THE National Peace and Reconciliation Commission (NPRC) Bill is set to bounce back for crafting after it was adjudged to be unconstitutional and removed from Parliament’s Order Paper last year following an adverse report produced by the Parliamentary Legal Committee (PLC).

BY VENERANDA LANGA

Parliament has already indicated in its recent Bill Status report that the NPRC Bill (HB 2 2017) has been transmitted to the printers for Bill proof, and that it will soon be gazetted.

The NPRC will be the enabling Act that will operationalise the commission that will have a prescriptive working period for 10 years after the promulgation of the new Constitution in 2013.

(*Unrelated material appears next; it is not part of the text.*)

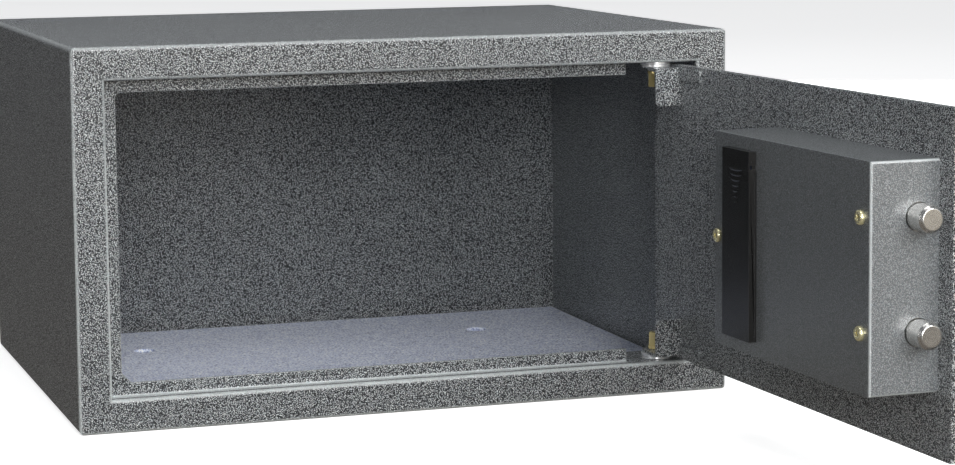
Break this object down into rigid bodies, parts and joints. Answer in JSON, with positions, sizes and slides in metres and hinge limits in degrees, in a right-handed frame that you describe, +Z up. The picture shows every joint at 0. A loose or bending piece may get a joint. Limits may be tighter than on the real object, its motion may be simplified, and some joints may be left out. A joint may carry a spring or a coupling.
{
  "type": "safe deposit box",
  "caption": "Low steel safe with a side-hinged door standing open, a motor-driven lock in a housing on the door's inside, a keypad outside and a felt-lined interior.",
  "frame": {"origin": "centre of the cabinet's base, on the surface that it stands on", "axes": "+X to the right seen from the front, +Y from the front to the back, +Z up; the door's hinge is at +X and the open door reaches towards -Y"},
  "size_m": [0.45, 0.7125, 0.25],
  "materials": {
    "hammertone_steel": "grey hammertone enamel on folded sheet steel",
    "zinc": "bright zinc plate",
    "zinc_bolt": "turned and plated",
    "yellow_zinc": "yellow passivated zinc plate",
    "brass": "turned brass",
    "felt": "blue-grey needle felt",
    "black_plastic": "satin moulded",
    "white_plastic": "moulded",
    "key_rubber": "satin rubber",
    "dark_window": "clear gloss over a dark display",
    "lamp_lens": "tinted lens",
    "circuit_board": "solder mask",
    "motor_can": "pressed can",
    "cell_sleeve": "shrink sleeve",
    "lead_insulation": "satin",
    "ribbon_insulation": "satin"
  },
  "bodies": {
    "cabinet": {"front_frame": "hammertone_steel", "outer_shell": "hammertone_steel", "back_panel": "hammertone_steel", "lip_frame": "hammertone_steel", "lower_hinge_plate": "hammertone_steel", "upper_hinge_plate": "hammertone_steel", "lower_washers": "zinc", "upper_washers": "zinc", "lower_hinge_pin": "brass", "upper_hinge_pin": "brass", "floor_mat": "felt"},
    "door": {"door_plate": "hammertone_steel", "lower_hinge_bracket": "hammertone_steel", "upper_hinge_bracket": "hammertone_steel", "lock_housing": "hammertone_steel", "housing_screws": "yellow_zinc", "housing_post": "zinc", "bolt_guide": "zinc", "motor_bracket": "zinc", "lock_motor": "motor_can", "control_board": "circuit_board", "board_spacers": "white_plastic", "battery_tray": "black_plastic", "battery_contacts": "zinc", "batteries": "cell_sleeve", "battery_lead": "lead_insulation", "motor_lead": "lead_insulation", "ribbon_cable": "ribbon_insulation", "keypad_bezel": "black_plastic", "display_window": "dark_window", "keypad_board": "circuit_board", "status_lamps": "lamp_lens", "panel_screws": "zinc", "override_barrel": "zinc"},
    "bolts": {"bolt_carriage": "zinc", "upper_bolt": "zinc_bolt", "lower_bolt": "zinc_bolt"},
    "pinion": {"drive_pinion": "brass"},
    "override_plug": {"override_plug": "brass"},
    "keyhole_flap": {"keyhole_flap": "black_plastic"},
    "battery_cover": {"battery_cover": "black_plastic"},
    "key_1": {"key_1": "key_rubber"},
    "key_2": {"key_2": "key_rubber"},
    "key_3": {"key_3": "key_rubber"},
    "key_4": {"key_4": "key_rubber"},
    "key_5": {"key_5": "key_rubber"},
    "key_6": {"key_6": "key_rubber"},
    "key_7": {"key_7": "key_rubber"},
    "key_8": {"key_8": "key_rubber"},
    "key_9": {"key_9": "key_rubber"},
    "key_clear": {"key_clear": "key_rubber"},
    "key_0": {"key_0": "key_rubber"},
    "key_enter": {"key_enter": "key_rubber"}
  },
  "joints": [
    {"name": "door_swing", "type": "hinge", "parent": "cabinet", "child": "door", "pos_m": [0.1805, -0.1559, 0], "axis": [0, 0, 1], "range_deg": [-92.5, 12]},
    {"name": "bolt_throw", "type": "slide", "parent": "door", "child": "bolts", "axis": [-0.0436, 0.999, 0], "range_m": [0, 0.01]},
    {"name": "pinion_turn", "type": "hinge", "parent": "door", "child": "pinion", "pos_m": [0.18976, -0.45978, 0.137], "axis": [-0.999, -0.0436, 0], "range_deg": [-96, 0]},
    {"name": "override_turn", "type": "hinge", "parent": "door", "child": "override_plug", "pos_m": [0.18963, -0.38572, 0.1165], "axis": [-0.999, -0.0436, 0], "range_deg": [0, 90]},
    {"name": "flap_swing", "type": "hinge", "parent": "door", "child": "keyhole_flap", "pos_m": [0.21761, -0.3845, 0.1375], "axis": [-0.999, -0.0436, 0], "range_deg": [-100, 100]},
    {"name": "cover_slide", "type": "slide", "parent": "door", "child": "battery_cover", "axis": [0, 0, -1], "range_m": [0, 0.012]},
    {"name": "key_1_press", "type": "slide", "parent": "door", "child": "key_1", "axis": [-0.999, -0.0436, 0], "range_m": [0, 0.001], "stiffness_N_per_m": 400, "springref_m": -0.0005},
    {"name": "key_2_press", "type": "slide", "parent": "door", "child": "key_2", "axis": [-0.999, -0.0436, 0], "range_m": [0, 0.001], "stiffness_N_per_m": 400, "springref_m": -0.0005},
    {"name": "key_3_press", "type": "slide", "parent": "door", "child": "key_3", "axis": [-0.999, -0.0436, 0], "range_m": [0, 0.001], "stiffness_N_per_m": 400, "springref_m": -0.0005},
    {"name": "key_4_press", "type": "slide", "parent": "door", "child": "key_4", "axis": [-0.999, -0.0436, 0], "range_m": [0, 0.001], "stiffness_N_per_m": 400, "springref_m": -0.0005},
    {"name": "key_5_press", "type": "slide", "parent": "door", "child": "key_5", "axis": [-0.999, -0.0436, 0], "range_m": [0, 0.001], "stiffness_N_per_m": 400, "springref_m": -0.0005},
    {"name": "key_6_press", "type": "slide", "parent": "door", "child": "key_6", "axis": [-0.999, -0.0436, 0], "range_m": [0, 0.001], "stiffness_N_per_m": 400, "springref_m": -0.0005},
    {"name": "key_7_press", "type": "slide", "parent": "door", "child": "key_7", "axis": [-0.999, -0.0436, 0], "range_m": [0, 0.001], "stiffness_N_per_m": 400, "springref_m": -0.0005},
    {"name": "key_8_press", "type": "slide", "parent": "door", "child": "key_8", "axis": [-0.999, -0.0436, 0], "range_m": [0, 0.001], "stiffness_N_per_m": 400, "springref_m": -0.0005},
    {"name": "key_9_press", "type": "slide", "parent": "door", "child": "key_9", "axis": [-0.999, -0.0436, 0], "range_m": [0, 0.001], "stiffness_N_per_m": 400, "springref_m": -0.0005},
    {"name": "key_clear_press", "type": "slide", "parent": "door", "child": "key_clear", "axis": [-0.999, -0.0436, 0], "range_m": [0, 0.001], "stiffness_N_per_m": 400, "springref_m": -0.0005},
    {"name": "key_0_press", "type": "slide", "parent": "door", "child": "key_0", "axis": [-0.999, -0.0436, 0], "range_m": [0, 0.001], "stiffness_N_per_m": 400, "springref_m": -0.0005},
    {"name": "key_enter_press", "type": "slide", "parent": "door", "child": "key_enter", "axis": [-0.999, -0.0436, 0], "range_m": [0, 0.001], "stiffness_N_per_m": 400, "springref_m": -0.0005}
  ],
  "couplings": [
    {"joint": "pinion_turn", "follows": "bolt_throw", "rad_per_m": -166.67}
  ]
}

The commission was established to develop and implement programmes to promote national healing, unity and cohesion and the peaceful resolution of conflicts, among other functions.

The Bill was initially aborted at its Second Reading Stage when Minister of State in Vice-President Phelekezela Mphoko’s office, Tabitha Kanengoni-Malinga, indicated that the ministry found it fit to first consider the adverse report by the PLC, which had adjudged the Bill unconstitutional.

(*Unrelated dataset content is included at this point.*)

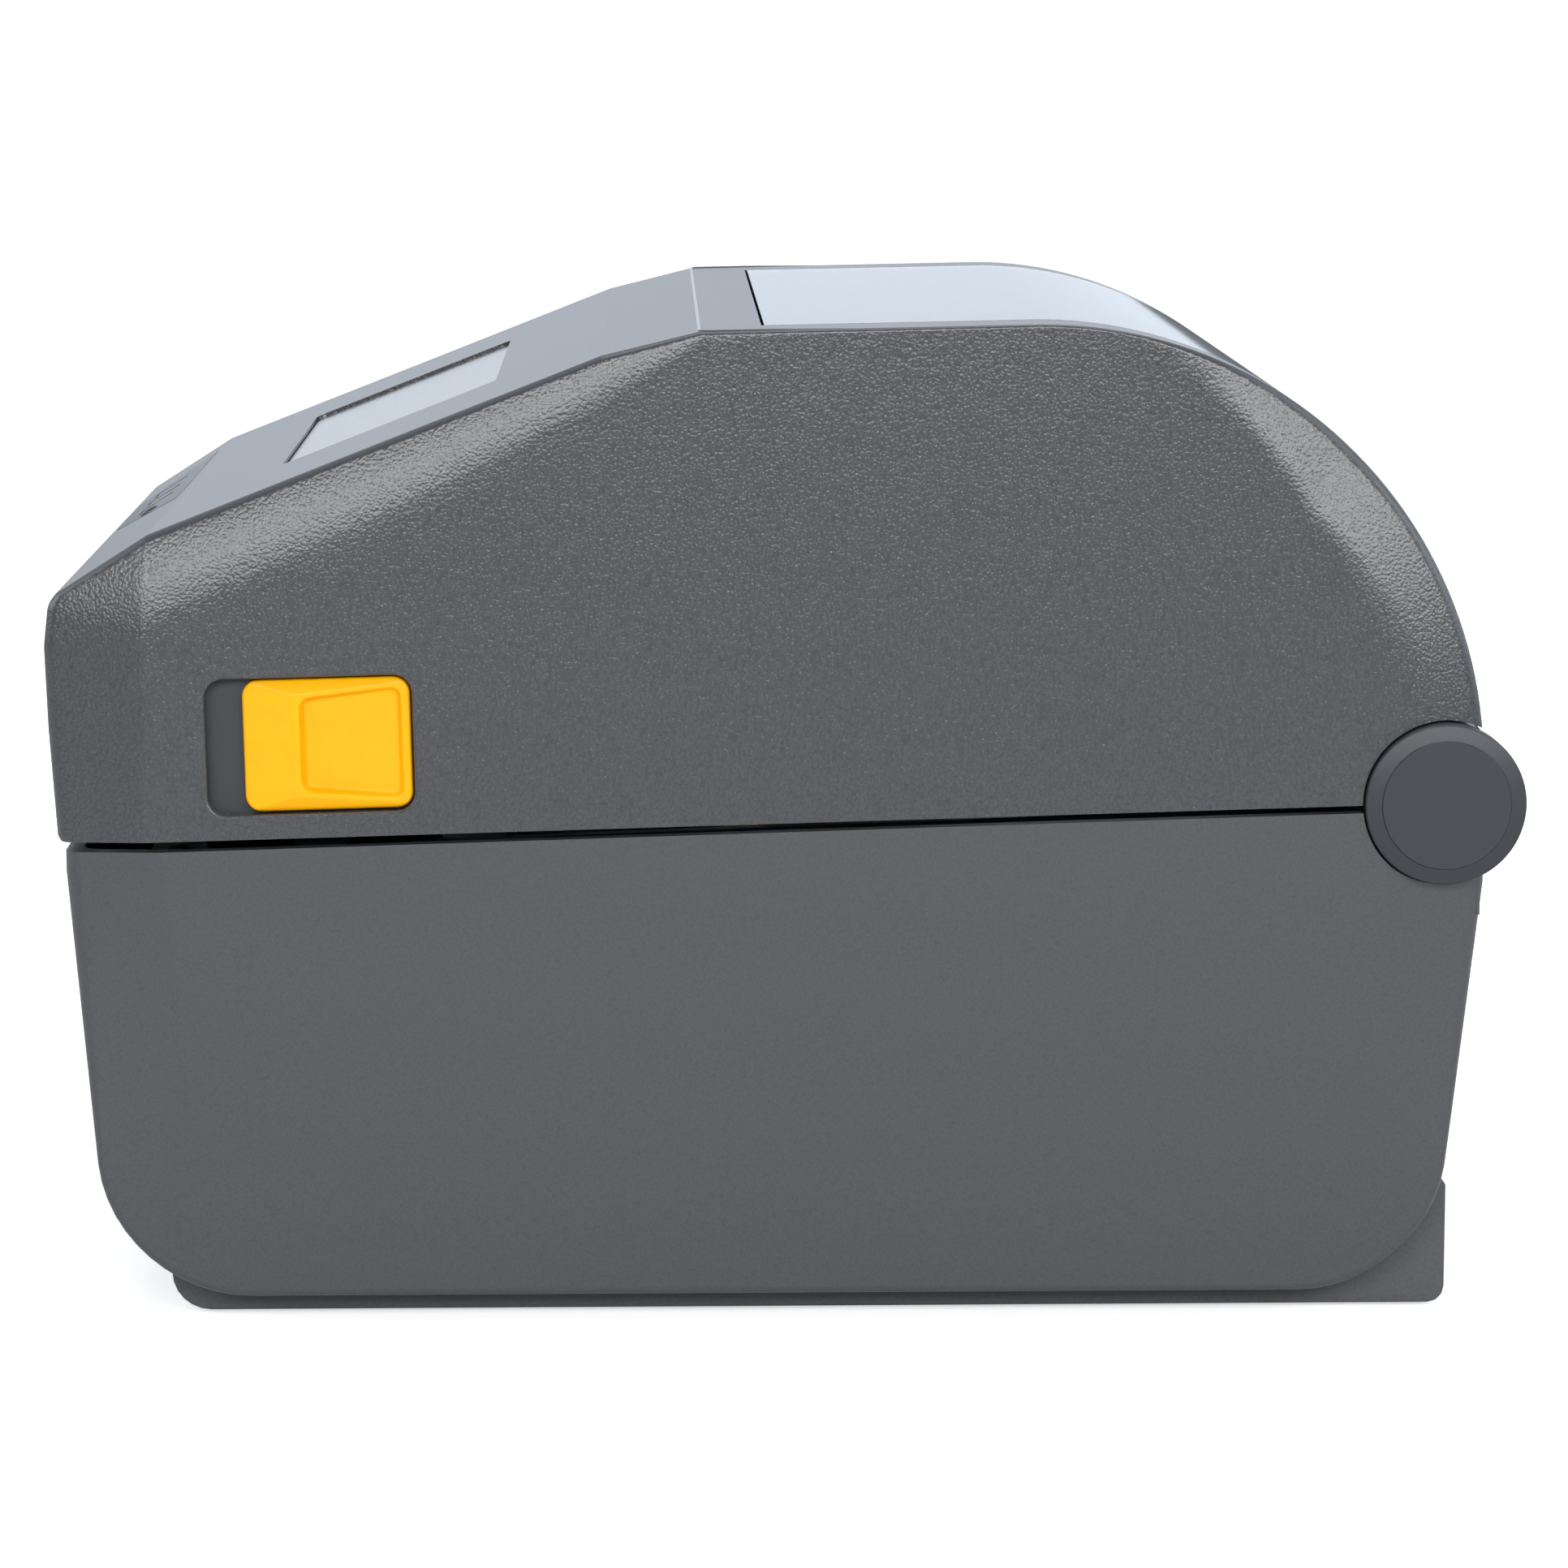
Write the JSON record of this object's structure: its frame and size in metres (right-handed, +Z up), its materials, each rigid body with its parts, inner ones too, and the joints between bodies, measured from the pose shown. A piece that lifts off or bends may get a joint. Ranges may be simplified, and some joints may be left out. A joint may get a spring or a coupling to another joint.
{
  "type": "direct thermal printer",
  "caption": "Desktop label printer with a hinged rounded cover, window, release latches, buttons, a tilting print head, a geared platen and a roll bay with centring holders.",
  "frame": {"origin": "on the floor under the middle of the outline", "axes": "+X to the right seen from the front, +Y from the front to the hinge at the back, +Z up"},
  "size_m": [0.177, 0.2216, 0.1511],
  "materials": {
    "base_housing": "fine leather-grain moulding",
    "bottom_pan": "fine textured moulding",
    "button_panel": "satin moulding",
    "cancel_button": "satin moulding",
    "catch_left": "plated sheet and bar",
    "catch_right": "plated sheet and bar",
    "centering_pin": "plated sheet and bar",
    "centering_pinion": "natural moulded plastic",
    "control_panel": "glossy pale overlay",
    "cover_shell": "fine leather-grain moulding",
    "cover_window": "clear glossy sheet",
    "feed_button": "satin moulding",
    "foot_front_left": "matte rubber",
    "foot_front_right": "matte rubber",
    "foot_rear_left": "matte rubber",
    "foot_rear_right": "matte rubber",
    "front_bezel": "fine leather-grain moulding",
    "head_bracket": "plated sheet and bar",
    "head_frame": "fine textured moulding",
    "head_pivot_pin": "plated sheet and bar",
    "head_spring_left": "plated sheet and bar",
    "head_spring_right": "plated sheet and bar",
    "hinge_cap_left": "fine textured moulding",
    "hinge_cap_right": "fine textured moulding",
    "hinge_pin_left": "plated sheet and bar",
    "hinge_pin_right": "plated sheet and bar",
    "holder_rack_left": "natural moulded plastic",
    "holder_rack_right": "natural moulded plastic",
    "hook_shaft": "plated sheet and bar",
    "idler_gear": "natural moulded plastic",
    "idler_pin": "plated sheet and bar",
    "io_board": "green solder mask",
    "latch_frame_left": "fine textured moulding",
    "latch_frame_right": "fine textured moulding",
    "latch_left": "satin coloured moulding",
    "latch_right": "satin coloured moulding",
    "main_board": "green solder mask",
    "mark_sensor": "satin moulding",
    "media_tray": "fine textured moulding",
    "motor": "plated sheet and bar",
    "motor_pinion": "natural moulded plastic",
    "panel_board": "green solder mask",
    "pause_button": "satin moulding",
    "platen_bearing_left": "natural moulded plastic",
    "platen_bearing_right": "natural moulded plastic",
    "platen_gear": "natural moulded plastic",
    "platen_roller": "matte rubber",
    "platen_shaft": "plated sheet and bar",
    "power_jack": "plain moulding",
    "power_switch": "satin moulding",
    "print_frame": "plated sheet and bar",
    "printhead": "machined heat sink",
    "rear_module_cover": "fine textured moulding",
    "roll_holder_left": "satin coloured moulding",
    "roll_holder_right": "satin coloured moulding",
    "status_light": "translucent light guide",
    "switch_body": "plain moulding",
    "tear_bar": "plated sheet and bar",
    "usb_port": "plain moulding"
  },
  "bodies": {
    "base": {"base_housing": "base_housing", "bottom_pan": "bottom_pan", "foot_front_left": "foot_front_left", "foot_front_right": "foot_front_right", "foot_rear_left": "foot_rear_left", "foot_rear_right": "foot_rear_right", "front_bezel": "front_bezel", "tear_bar": "tear_bar", "rear_module_cover": "rear_module_cover", "power_jack": "power_jack", "usb_port": "usb_port", "switch_body": "switch_body", "io_board": "io_board", "main_board": "main_board", "media_tray": "media_tray", "print_frame": "print_frame", "platen_bearing_left": "platen_bearing_left", "platen_bearing_right": "platen_bearing_right", "idler_pin": "idler_pin", "motor": "motor", "catch_left": "catch_left", "catch_right": "catch_right", "hinge_cap_left": "hinge_cap_left", "hinge_cap_right": "hinge_cap_right", "hinge_pin_left": "hinge_pin_left", "hinge_pin_right": "hinge_pin_right", "centering_pin": "centering_pin"},
    "cover": {"cover_shell": "cover_shell", "cover_window": "cover_window", "latch_frame_left": "latch_frame_left", "latch_frame_right": "latch_frame_right", "head_frame": "head_frame", "head_pivot_pin": "head_pivot_pin", "control_panel": "control_panel", "button_panel": "button_panel", "status_light": "status_light", "panel_board": "panel_board"},
    "hook": {"hook_shaft": "hook_shaft"},
    "latch_left": {"latch_left": "latch_left"},
    "latch_right": {"latch_right": "latch_right"},
    "head": {"printhead": "printhead", "head_bracket": "head_bracket", "head_spring_left": "head_spring_left", "head_spring_right": "head_spring_right"},
    "pause_button": {"pause_button": "pause_button"},
    "feed_button": {"feed_button": "feed_button"},
    "cancel_button": {"cancel_button": "cancel_button"},
    "platen": {"platen_roller": "platen_roller", "platen_shaft": "platen_shaft", "platen_gear": "platen_gear"},
    "idler": {"idler_gear": "idler_gear"},
    "motor_pinion": {"motor_pinion": "motor_pinion"},
    "holder_right": {"roll_holder_right": "roll_holder_right", "holder_rack_right": "holder_rack_right"},
    "holder_left": {"roll_holder_left": "roll_holder_left", "holder_rack_left": "holder_rack_left"},
    "centering_pinion": {"centering_pinion": "centering_pinion"},
    "mark_sensor": {"mark_sensor": "mark_sensor"},
    "power_switch": {"power_switch": "power_switch"}
  },
  "joints": [
    {"name": "cover_hinge", "type": "hinge", "parent": "base", "child": "cover", "pos_m": [0, 0.0987, 0.0795], "axis": [-1, 0, 0], "range_deg": [0, 95]},
    {"name": "hook_turn", "type": "hinge", "parent": "cover", "child": "hook", "pos_m": [0, -0.07, 0.116], "axis": [-1, 0, 0], "range_deg": [0, 10.7], "stiffness_Nm_per_rad": 0.3, "springref_deg": -5.73},
    {"name": "latch_right_slide", "type": "slide", "parent": "cover", "child": "latch_right", "axis": [0, -0.9996, -0.0268], "range_m": [0, 0.005]},
    {"name": "latch_left_slide", "type": "slide", "parent": "cover", "child": "latch_left", "axis": [0, -0.9996, -0.0268], "range_m": [0, 0.005]},
    {"name": "head_tilt", "type": "hinge", "parent": "cover", "child": "head", "pos_m": [0, -0.062, 0.088], "axis": [-1, 0, 0], "range_deg": [0, 2.5], "stiffness_Nm_per_rad": 2, "springref_deg": -2.86, "deforming": ["head_spring_left", "head_spring_right"]},
    {"name": "pause_press", "type": "slide", "parent": "cover", "child": "pause_button", "axis": [0, 0.5377, -0.8432], "range_m": [0, 0.0008], "stiffness_N_per_m": 600, "springref_m": -0.0005},
    {"name": "feed_press", "type": "slide", "parent": "cover", "child": "feed_button", "axis": [0, 0.5377, -0.8432], "range_m": [0, 0.0008], "stiffness_N_per_m": 600, "springref_m": -0.0005},
    {"name": "cancel_press", "type": "slide", "parent": "cover", "child": "cancel_button", "axis": [0, 0.5377, -0.8432], "range_m": [0, 0.0008], "stiffness_N_per_m": 600, "springref_m": -0.0005},
    {"name": "platen_spin", "type": "hinge", "parent": "base", "child": "platen", "pos_m": [0, -0.0924, 0.0675], "axis": [1, 0, 0], "continuous": true},
    {"name": "idler_spin", "type": "hinge", "parent": "base", "child": "idler", "pos_m": [-0.07, -0.07597, 0.04846], "axis": [1, 0, 0], "continuous": true},
    {"name": "motor_spin", "type": "hinge", "parent": "base", "child": "motor_pinion", "pos_m": [-0.07, -0.06174, 0.03419], "axis": [1, 0, 0], "continuous": true},
    {"name": "holder_right_slide", "type": "slide", "parent": "base", "child": "holder_right", "axis": [-1, 0, 0], "range_m": [0, 0.044]},
    {"name": "holder_left_slide", "type": "slide", "parent": "base", "child": "holder_left", "axis": [1, 0, 0], "range_m": [0, 0.044]},
    {"name": "centering_spin", "type": "hinge", "parent": "base", "child": "centering_pinion", "pos_m": [0, 0.012, 0.0095], "axis": [0, 0, 1], "range_deg": [0, 316]},
    {"name": "sensor_slide", "type": "slide", "parent": "base", "child": "mark_sensor", "axis": [1, 0, 0], "range_m": [-0.036, 0.036]},
    {"name": "power_rocker", "type": "hinge", "parent": "base", "child": "power_switch", "pos_m": [0.061, 0.0993, 0.035], "axis": [-1, 0, 0], "range_deg": [0, 14]}
  ],
  "couplings": [
    {"joint": "latch_right_slide", "follows": "hook_turn", "m_per_rad": 0.0267},
    {"joint": "latch_left_slide", "follows": "hook_turn", "m_per_rad": 0.0267},
    {"joint": "idler_spin", "follows": "platen_spin", "ratio": -0.78571},
    {"joint": "motor_spin", "follows": "platen_spin", "ratio": 1.8333},
    {"joint": "holder_left_slide", "follows": "holder_right_slide", "ratio": 1},
    {"joint": "centering_spin", "follows": "holder_right_slide", "rad_per_m": 125}
  ]
}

In its report, the PLC noted that the Bill contravened Paris Principles regarding the independence of institutions from government interference.

The public also complained that the Bill gave the National Peace and Reconciliation minister too much room to interfere in the commission’s activities.

Section 14 of the proposed Bill, which was rejected, had stated that the commission can accept funding from outside actors and institutions only “with approval of the minister” and funds can only be invested “with the approval of the minister and the minister responsible for Finance”.

Clause 8(vii) of the first NPRC Bill also gave the minister too much power to stop disclosure of evidence by issuing out a certificate.

Zimbabweans also rejected the Bill on the basis that there was no clarity on the conflicts that the commission would deal with.

Other concerns were that the Bill was silent on decentralisation of the NPRC.